Task to carry out: Each line below is to be written out in full, exactly as shown.

Given data:

-- START --

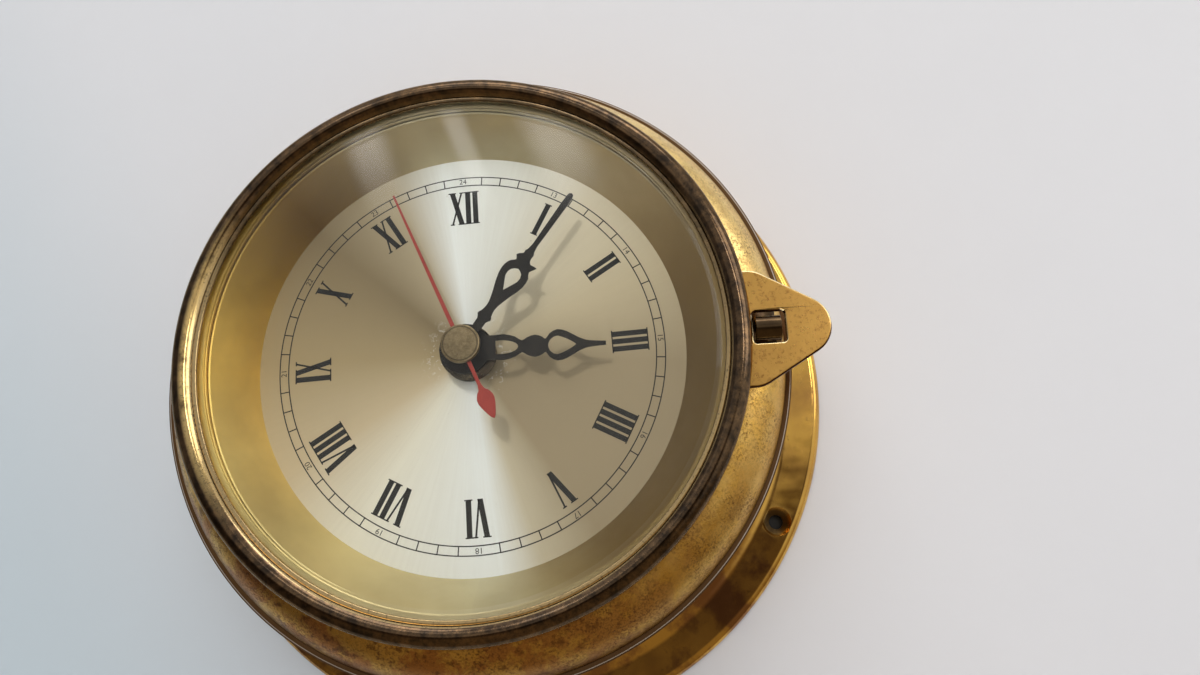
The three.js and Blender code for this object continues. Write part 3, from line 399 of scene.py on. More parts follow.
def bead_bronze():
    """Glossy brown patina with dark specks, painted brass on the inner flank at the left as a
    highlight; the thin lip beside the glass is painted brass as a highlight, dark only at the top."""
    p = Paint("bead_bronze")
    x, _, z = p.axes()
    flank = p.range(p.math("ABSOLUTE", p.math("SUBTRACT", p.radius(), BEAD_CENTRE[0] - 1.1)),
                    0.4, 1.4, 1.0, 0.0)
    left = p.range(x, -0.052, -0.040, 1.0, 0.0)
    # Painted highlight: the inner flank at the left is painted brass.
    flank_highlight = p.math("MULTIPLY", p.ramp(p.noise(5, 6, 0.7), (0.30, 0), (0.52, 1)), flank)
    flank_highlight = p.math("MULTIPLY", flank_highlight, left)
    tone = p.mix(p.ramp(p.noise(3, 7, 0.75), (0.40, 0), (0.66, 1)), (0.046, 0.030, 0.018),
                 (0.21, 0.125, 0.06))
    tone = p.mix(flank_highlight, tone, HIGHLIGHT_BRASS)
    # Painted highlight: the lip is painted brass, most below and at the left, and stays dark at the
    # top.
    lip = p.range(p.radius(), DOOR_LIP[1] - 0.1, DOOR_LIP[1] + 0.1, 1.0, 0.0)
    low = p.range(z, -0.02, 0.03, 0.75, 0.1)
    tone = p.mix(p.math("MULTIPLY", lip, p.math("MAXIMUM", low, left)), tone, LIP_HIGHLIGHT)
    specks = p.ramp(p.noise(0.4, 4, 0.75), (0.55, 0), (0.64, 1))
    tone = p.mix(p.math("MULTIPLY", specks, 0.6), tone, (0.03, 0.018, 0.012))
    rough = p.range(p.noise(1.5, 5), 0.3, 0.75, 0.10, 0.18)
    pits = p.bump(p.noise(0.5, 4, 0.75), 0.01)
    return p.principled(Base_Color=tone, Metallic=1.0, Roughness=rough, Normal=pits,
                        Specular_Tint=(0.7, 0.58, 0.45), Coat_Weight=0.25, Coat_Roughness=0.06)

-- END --

Output of the task:
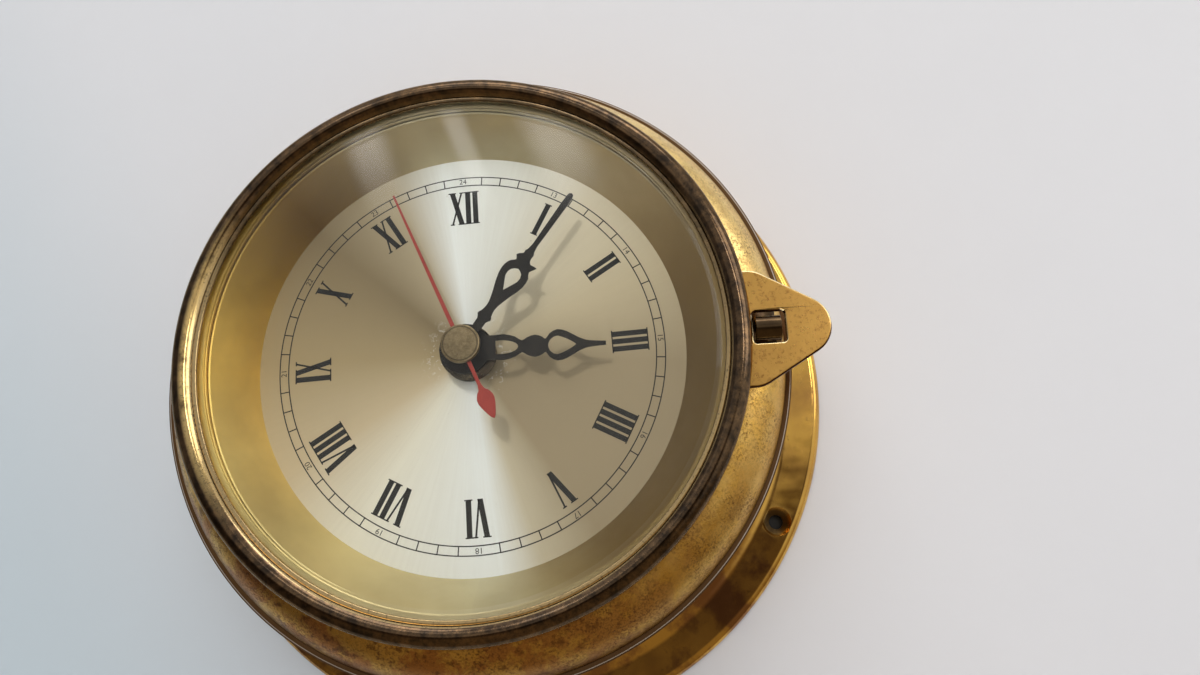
The three.js and Blender code for this object continues. Write part 3, from line 399 of scene.py on. More parts follow.
def bead_bronze():
    """Glossy brown patina with dark specks, painted brass on the inner flank at the left as a
    highlight; the thin lip beside the glass is painted brass as a highlight, dark only at the top."""
    p = Paint("bead_bronze")
    x, _, z = p.axes()
    flank = p.range(p.math("ABSOLUTE", p.math("SUBTRACT", p.radius(), BEAD_CENTRE[0] - 1.1)),
                    0.4, 1.4, 1.0, 0.0)
    left = p.range(x, -0.052, -0.040, 1.0, 0.0)
    # Painted highlight: the inner flank at the left is painted brass.
    flank_highlight = p.math("MULTIPLY", p.ramp(p.noise(5, 6, 0.7), (0.30, 0), (0.52, 1)), flank)
    flank_highlight = p.math("MULTIPLY", flank_highlight, left)
    tone = p.mix(p.ramp(p.noise(3, 7, 0.75), (0.40, 0), (0.66, 1)), (0.046, 0.030, 0.018),
                 (0.21, 0.125, 0.06))
    tone = p.mix(flank_highlight, tone, HIGHLIGHT_BRASS)
    # Painted highlight: the lip is painted brass, most below and at the left, and stays dark at the
    # top.
    lip = p.range(p.radius(), DOOR_LIP[1] - 0.1, DOOR_LIP[1] + 0.1, 1.0, 0.0)
    low = p.range(z, -0.02, 0.03, 0.75, 0.1)
    tone = p.mix(p.math("MULTIPLY", lip, p.math("MAXIMUM", low, left)), tone, LIP_HIGHLIGHT)
    specks = p.ramp(p.noise(0.4, 4, 0.75), (0.55, 0), (0.64, 1))
    tone = p.mix(p.math("MULTIPLY", specks, 0.6), tone, (0.03, 0.018, 0.012))
    rough = p.range(p.noise(1.5, 5), 0.3, 0.75, 0.10, 0.18)
    pits = p.bump(p.noise(0.5, 4, 0.75), 0.01)
    return p.principled(Base_Color=tone, Metallic=1.0, Roughness=rough, Normal=pits,
                        Specular_Tint=(0.7, 0.58, 0.45), Coat_Weight=0.25, Coat_Roughness=0.06)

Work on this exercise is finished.